October 2010: Update on progress

Dr Nick Lane (UCL Department of Genetics, Evolution & Environment) reflects one year after being awarded the inaugural UCL Provost’s Venture Fellowship:

The Provost’s Venture Research Fellowship has enabled me to think, and has given me the space and time – and, critically importantly, the funding – to do so rigorously and without constraint. I have the freedom to consider diverse research fields, to synthesize, and to formulate hypotheses and predictions to test them, both alone and in collaboration with others. In an ideal world, such pursuits should be open to all academics and researchers, but in practice successful funding applications tend to require conforming to accepted (and usually conservative) research norms. It is the difference between a duck with clipped wings, and a duck that can fly, with an ability to view the landscape with some perspective.

I am convinced that the ideas I am developing are important in their own right (for example, being published as a hypothesis paper in Nature), but also have the potential to alter the way that we think about more practical matters such as ageing and fertility.

It is critical to have the time and space to think these ideas through without any demand for immediate returns, or for that matter any preconceived idea about which practical areas should be targeted up front. That should emerge of its own accord from a deeper understanding.

From my own perspective, the major point is that the deep function of complex (eukaryotic) cells is not understood coherently (in fact it is astonishingly, and wonderfully, incoherent – wonderfully because it affords the opportunity to wrestle with an amazing problem and maybe resolve it, perhaps in an unexpected way). Any coherent grasp is important in its own right, but is also the bedrock for any future practical returns (which may not be made, or even imagined, by me, but that doesn’t matter so long as the work is published in top journals, and stimulates others to explore the implications). Just one example: medical research lacks almost totally the dimension of evolution – why cells and organisms are as they are – and the freedom implicit in Venture research has the potential to radically alter the way we see medical problems, most notably ageing and disease.
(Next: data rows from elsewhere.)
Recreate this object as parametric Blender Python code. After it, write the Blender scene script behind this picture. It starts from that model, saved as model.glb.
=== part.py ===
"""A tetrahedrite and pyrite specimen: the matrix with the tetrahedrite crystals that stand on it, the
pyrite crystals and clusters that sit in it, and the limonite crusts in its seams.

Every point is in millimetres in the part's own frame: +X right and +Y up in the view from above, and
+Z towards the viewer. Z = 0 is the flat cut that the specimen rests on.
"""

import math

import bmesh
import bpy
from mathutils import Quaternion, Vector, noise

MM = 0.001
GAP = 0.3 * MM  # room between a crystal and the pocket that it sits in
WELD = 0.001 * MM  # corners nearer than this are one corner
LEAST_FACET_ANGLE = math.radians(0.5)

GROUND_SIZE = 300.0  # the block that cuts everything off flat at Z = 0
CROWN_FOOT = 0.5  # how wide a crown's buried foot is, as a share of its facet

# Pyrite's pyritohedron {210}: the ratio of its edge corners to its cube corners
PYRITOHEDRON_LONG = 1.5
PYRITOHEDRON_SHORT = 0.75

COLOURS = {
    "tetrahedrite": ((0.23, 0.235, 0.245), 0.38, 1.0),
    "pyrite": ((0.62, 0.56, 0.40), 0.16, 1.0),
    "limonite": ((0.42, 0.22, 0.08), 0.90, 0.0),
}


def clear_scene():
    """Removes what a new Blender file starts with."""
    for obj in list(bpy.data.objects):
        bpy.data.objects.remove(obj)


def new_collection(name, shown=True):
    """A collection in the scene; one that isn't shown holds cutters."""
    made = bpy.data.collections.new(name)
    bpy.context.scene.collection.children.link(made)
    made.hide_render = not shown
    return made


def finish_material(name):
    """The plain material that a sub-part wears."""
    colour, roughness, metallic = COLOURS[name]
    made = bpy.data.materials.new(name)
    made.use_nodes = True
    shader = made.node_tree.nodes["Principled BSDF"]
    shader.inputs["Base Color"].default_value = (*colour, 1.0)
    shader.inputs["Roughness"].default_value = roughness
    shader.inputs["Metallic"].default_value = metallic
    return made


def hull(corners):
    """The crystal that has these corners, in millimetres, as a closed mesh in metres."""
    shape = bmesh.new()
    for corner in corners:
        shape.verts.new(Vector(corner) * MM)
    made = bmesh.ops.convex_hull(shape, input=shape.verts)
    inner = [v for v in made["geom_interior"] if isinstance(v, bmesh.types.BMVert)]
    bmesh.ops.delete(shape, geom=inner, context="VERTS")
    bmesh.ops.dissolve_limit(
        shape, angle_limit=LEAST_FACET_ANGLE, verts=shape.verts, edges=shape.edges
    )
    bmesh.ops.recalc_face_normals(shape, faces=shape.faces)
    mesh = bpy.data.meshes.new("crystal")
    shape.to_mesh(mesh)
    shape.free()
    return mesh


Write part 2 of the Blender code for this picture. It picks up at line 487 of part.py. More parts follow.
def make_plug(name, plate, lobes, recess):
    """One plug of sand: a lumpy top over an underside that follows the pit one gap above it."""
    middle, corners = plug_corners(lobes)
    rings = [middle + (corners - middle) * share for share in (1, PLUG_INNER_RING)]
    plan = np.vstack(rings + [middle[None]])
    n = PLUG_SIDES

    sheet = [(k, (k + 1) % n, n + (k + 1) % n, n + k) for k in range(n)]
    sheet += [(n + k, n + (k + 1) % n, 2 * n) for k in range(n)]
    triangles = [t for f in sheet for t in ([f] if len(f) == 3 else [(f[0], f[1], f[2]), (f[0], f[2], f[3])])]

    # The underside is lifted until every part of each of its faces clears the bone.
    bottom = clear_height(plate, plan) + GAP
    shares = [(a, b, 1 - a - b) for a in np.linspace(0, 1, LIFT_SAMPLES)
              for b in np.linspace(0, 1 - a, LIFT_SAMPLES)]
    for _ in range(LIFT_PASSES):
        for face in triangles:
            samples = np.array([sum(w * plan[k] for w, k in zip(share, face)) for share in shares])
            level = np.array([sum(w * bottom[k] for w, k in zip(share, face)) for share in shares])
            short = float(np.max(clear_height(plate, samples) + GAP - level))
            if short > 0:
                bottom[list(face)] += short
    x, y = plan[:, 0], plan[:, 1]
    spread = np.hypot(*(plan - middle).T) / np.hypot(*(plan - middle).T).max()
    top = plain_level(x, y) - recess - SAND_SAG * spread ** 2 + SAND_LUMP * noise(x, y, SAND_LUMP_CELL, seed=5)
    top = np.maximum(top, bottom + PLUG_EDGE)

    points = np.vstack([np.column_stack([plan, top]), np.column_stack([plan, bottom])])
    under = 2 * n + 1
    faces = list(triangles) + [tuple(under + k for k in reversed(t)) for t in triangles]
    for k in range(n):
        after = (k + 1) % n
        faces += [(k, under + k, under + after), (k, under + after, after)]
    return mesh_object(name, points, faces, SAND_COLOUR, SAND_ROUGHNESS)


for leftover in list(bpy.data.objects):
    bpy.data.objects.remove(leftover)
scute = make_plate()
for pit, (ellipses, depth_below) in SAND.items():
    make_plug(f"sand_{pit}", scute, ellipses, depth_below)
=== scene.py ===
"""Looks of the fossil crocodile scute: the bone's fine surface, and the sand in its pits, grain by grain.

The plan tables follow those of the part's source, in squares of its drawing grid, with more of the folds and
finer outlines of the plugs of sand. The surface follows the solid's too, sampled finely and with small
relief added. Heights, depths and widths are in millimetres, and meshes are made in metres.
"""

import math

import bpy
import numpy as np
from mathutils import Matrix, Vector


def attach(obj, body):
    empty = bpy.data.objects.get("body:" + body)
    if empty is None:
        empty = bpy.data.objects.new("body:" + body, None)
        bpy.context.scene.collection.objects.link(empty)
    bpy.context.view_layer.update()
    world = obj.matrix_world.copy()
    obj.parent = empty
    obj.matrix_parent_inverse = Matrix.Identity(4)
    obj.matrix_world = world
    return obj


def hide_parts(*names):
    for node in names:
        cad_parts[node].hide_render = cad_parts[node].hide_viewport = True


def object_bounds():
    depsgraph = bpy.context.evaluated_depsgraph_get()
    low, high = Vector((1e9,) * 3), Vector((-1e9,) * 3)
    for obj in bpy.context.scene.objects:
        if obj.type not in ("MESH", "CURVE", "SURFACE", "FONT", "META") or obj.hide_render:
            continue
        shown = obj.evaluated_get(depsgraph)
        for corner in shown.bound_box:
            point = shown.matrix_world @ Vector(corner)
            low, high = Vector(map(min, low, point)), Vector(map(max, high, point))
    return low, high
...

One final point: interdisciplinary research is encouraged these days, but typically involves the collaboration of researchers with different expertise. Much falls between the gaps because no one person is responsible for asking, and trying to answer, probing questions across disciplines. There is a great deal to be said for an individual who thinks and roves widely, as a genuinely interdisciplinary thinker with access to ‘corrective’ expertise as necessary. This is what I am trying to do.